▶ _Scripts that build objects_:
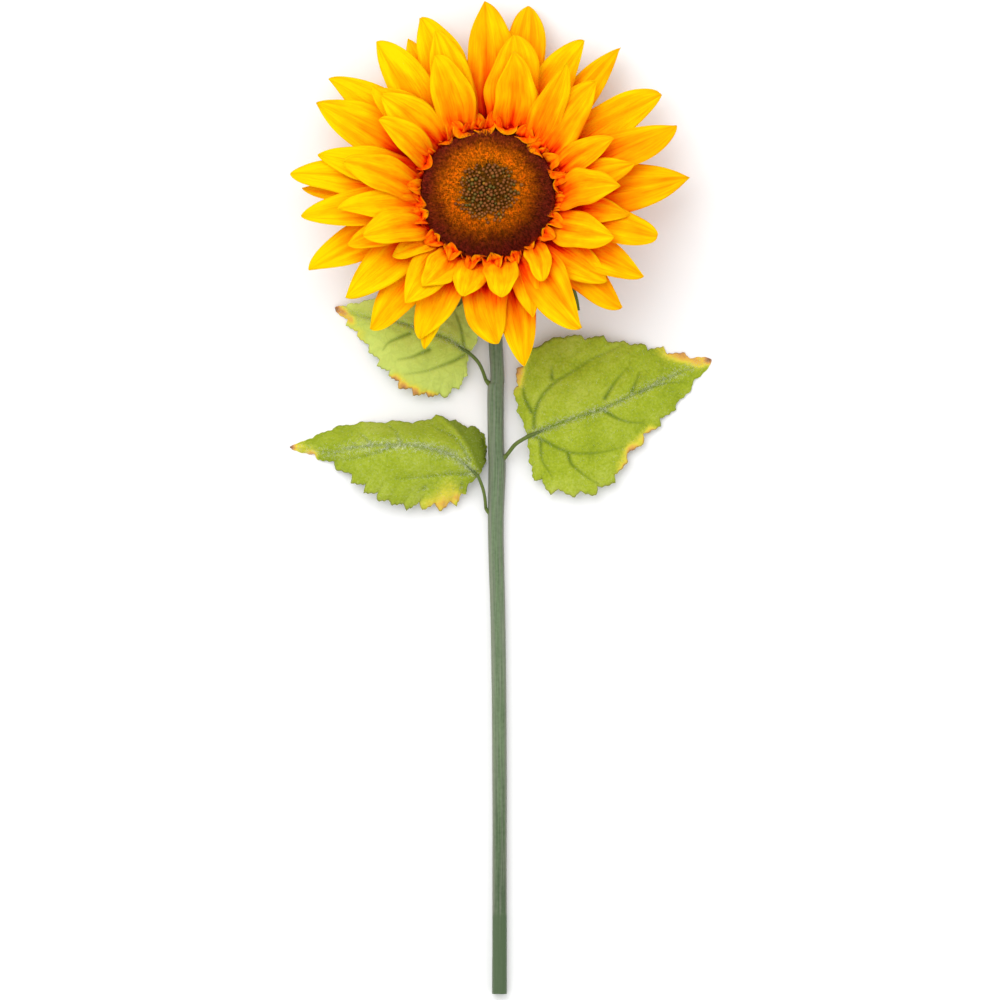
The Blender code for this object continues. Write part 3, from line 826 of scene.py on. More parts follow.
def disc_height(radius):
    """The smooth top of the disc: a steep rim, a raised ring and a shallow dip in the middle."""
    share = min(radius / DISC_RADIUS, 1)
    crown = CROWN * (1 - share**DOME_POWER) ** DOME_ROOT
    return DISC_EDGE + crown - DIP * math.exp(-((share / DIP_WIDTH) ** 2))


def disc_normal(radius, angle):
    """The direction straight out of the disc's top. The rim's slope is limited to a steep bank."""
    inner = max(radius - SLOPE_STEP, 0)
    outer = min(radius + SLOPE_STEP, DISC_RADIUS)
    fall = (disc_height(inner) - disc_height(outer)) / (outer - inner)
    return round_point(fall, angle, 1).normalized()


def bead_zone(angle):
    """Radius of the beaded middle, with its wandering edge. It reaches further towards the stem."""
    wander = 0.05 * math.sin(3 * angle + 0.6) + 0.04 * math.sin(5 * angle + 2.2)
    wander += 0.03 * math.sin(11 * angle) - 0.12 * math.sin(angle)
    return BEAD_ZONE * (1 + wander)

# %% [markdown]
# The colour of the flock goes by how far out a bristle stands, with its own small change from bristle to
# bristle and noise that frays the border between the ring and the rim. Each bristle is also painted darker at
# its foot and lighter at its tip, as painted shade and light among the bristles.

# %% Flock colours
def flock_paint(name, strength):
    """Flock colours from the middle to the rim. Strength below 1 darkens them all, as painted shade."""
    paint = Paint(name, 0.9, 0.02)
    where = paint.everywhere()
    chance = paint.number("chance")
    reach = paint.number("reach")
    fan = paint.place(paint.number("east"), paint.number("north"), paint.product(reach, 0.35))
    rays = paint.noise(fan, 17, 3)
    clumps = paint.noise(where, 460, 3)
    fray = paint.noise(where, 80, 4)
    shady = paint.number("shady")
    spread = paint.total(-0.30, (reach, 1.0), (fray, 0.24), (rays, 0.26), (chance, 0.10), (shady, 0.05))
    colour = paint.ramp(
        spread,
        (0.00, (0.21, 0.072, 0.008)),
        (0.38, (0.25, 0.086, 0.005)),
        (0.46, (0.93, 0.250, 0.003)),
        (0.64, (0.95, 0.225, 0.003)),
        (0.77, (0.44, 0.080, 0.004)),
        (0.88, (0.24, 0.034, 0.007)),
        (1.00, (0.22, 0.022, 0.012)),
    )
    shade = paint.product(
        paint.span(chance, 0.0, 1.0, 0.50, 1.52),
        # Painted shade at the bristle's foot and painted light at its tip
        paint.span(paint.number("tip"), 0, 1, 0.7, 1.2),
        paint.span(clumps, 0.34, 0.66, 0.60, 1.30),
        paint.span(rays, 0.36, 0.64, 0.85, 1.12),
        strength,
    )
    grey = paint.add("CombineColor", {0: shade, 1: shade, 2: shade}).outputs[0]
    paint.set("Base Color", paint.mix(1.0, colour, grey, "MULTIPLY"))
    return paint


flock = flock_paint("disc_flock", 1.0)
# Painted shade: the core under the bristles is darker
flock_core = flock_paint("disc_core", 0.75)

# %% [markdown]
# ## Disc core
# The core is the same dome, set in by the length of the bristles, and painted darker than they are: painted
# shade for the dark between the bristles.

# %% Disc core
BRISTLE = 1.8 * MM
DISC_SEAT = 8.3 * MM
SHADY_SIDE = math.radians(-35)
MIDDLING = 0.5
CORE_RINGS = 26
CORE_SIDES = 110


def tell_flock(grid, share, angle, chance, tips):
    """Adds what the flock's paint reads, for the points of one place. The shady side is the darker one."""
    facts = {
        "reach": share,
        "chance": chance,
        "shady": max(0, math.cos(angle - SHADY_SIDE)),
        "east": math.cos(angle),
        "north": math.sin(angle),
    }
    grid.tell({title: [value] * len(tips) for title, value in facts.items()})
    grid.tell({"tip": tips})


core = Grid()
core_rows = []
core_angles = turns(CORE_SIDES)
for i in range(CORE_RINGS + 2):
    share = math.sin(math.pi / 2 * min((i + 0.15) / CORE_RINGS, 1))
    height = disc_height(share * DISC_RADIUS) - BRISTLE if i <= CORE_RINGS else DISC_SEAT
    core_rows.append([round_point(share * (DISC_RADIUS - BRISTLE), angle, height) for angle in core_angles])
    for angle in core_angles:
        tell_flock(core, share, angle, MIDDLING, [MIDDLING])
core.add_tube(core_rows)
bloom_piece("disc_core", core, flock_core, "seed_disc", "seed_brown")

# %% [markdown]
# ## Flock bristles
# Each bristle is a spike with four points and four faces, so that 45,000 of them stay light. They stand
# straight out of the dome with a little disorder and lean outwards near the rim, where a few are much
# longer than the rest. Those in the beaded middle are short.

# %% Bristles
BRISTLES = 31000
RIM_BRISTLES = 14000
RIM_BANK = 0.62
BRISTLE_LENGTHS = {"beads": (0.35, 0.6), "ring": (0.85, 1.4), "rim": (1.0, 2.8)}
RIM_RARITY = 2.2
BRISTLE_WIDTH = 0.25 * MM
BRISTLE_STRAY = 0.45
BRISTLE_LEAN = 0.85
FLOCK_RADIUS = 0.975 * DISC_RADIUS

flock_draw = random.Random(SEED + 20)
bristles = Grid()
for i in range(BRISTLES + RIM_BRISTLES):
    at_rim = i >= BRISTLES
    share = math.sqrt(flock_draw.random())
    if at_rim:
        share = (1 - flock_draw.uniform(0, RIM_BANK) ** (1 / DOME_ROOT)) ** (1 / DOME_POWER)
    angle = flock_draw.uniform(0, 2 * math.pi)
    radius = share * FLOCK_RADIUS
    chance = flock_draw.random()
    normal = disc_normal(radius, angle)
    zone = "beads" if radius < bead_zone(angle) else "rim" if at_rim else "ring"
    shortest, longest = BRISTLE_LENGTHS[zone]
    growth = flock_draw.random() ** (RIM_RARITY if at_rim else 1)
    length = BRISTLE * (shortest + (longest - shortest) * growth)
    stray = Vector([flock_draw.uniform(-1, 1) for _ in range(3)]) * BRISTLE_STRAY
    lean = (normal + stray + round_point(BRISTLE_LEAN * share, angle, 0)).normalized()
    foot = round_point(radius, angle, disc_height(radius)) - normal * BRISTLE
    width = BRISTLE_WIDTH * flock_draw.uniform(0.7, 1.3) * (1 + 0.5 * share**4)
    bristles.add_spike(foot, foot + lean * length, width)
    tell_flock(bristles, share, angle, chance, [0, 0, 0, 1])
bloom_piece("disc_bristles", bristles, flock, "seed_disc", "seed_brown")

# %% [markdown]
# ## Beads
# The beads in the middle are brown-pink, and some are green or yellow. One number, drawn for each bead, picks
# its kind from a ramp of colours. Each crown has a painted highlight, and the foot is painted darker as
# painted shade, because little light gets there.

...

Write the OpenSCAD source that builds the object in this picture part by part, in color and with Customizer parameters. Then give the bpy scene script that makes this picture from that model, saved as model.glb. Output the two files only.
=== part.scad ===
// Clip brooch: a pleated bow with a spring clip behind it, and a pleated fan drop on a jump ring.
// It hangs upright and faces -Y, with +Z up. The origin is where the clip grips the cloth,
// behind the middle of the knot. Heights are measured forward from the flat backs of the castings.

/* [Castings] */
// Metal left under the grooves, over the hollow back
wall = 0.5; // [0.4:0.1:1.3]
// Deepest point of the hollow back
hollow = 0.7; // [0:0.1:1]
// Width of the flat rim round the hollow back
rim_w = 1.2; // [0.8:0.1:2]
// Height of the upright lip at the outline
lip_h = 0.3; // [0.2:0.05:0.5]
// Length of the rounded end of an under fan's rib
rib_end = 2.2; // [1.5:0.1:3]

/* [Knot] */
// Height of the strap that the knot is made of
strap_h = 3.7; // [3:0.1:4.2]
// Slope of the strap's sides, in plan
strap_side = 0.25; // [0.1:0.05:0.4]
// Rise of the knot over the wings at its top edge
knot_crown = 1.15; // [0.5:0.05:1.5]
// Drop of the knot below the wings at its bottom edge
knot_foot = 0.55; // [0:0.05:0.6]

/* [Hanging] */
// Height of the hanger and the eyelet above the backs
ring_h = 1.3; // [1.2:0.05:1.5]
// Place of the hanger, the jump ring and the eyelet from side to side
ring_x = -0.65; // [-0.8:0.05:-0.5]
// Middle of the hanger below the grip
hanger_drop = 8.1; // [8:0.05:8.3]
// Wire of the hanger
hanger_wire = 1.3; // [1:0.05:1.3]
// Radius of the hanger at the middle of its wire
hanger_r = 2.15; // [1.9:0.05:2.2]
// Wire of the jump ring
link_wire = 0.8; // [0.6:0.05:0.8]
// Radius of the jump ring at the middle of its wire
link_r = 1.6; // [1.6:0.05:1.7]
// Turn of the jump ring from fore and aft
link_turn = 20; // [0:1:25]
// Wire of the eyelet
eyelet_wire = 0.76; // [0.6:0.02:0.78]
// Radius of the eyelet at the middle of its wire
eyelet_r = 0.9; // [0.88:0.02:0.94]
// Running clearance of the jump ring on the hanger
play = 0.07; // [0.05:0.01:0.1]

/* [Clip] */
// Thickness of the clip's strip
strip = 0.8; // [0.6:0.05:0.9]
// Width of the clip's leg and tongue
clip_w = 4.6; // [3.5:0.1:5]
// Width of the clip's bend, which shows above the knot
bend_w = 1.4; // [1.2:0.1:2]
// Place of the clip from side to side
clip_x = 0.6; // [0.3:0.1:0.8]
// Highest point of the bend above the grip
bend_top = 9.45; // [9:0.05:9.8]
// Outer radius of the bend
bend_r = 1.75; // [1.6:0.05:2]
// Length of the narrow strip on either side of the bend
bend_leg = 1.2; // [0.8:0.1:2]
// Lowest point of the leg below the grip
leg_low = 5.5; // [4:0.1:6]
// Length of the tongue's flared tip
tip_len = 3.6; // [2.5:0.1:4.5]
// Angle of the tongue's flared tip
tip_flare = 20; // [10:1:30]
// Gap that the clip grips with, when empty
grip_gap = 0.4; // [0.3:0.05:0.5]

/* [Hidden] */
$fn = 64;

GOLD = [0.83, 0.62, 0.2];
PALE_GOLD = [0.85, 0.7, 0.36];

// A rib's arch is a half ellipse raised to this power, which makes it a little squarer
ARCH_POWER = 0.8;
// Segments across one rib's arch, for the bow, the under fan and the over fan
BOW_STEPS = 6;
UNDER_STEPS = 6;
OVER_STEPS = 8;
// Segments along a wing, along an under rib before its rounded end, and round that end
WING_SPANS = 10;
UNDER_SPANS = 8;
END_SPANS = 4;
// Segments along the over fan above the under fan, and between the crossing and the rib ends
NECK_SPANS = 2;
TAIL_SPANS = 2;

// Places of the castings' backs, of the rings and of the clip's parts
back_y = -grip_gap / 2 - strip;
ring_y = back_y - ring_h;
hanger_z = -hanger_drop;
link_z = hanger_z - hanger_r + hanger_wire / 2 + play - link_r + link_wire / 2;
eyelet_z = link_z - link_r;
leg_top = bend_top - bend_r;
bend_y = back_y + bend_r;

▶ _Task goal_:
Look over the listing. Pull out every line with the string "parts" in it.

▶ _Result of this task_:
The Blender code for this object continues. Write part 3, from line 826 of scene.py on. More parts follow.
// Places of the castings' backs, of the rings and of the clip's parts